If anything I was referring to the first part of this:
<http://news.ycombinator.com/item?id=70062>

_Please don't take it personally, because most of the proposals we rejected,
we rejected for reasons having nothing to do with the quality of the
applicants._

And this post: [http://www.foundersatwork.com/1/post/2007/10/what-no-
means.h...](http://www.foundersatwork.com/1/post/2007/10/what-no-means.html)

specifically, this part:

 _Please don’t take a “no” from us to mean anything more than there happened
to be other applications that interested us more. We get a lot of applications
and it’s always difficult to choose who we’d like to interview in person. We
admit that our review process is “fraught with error.” I’m sure there are many
people that we’ve passed over for funding that went on to start promising
companies—and there will be many more._

I wasn't aware that space was not a limiting factor. I'm actually shocked that
it isn't with as much press as YC has been getting.
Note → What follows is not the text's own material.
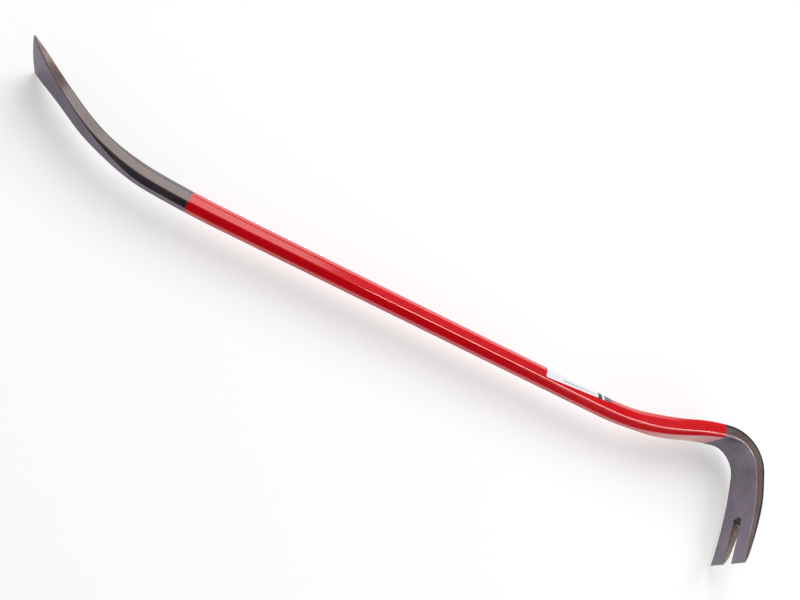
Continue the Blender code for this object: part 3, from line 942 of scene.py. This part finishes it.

I figure you'd be
overwhelmed with applicants by now.

I was primarily trying to make an observation that the market for would be
founders seems to be heavy on the supply side these days. And, while YC is
certainly the alpha dog in early, stage funding, it seems like the supply side
of the founder equation is rather large, and getting larger. I could be wrong.

------
aneesh
There are a bunch of these coming up. In addition to the ones in the article,
a couple on angels in Philly put together DreamIt Ventures.

Hats off to YC for starting it all.

------
kradic
They even copied _the orange square_.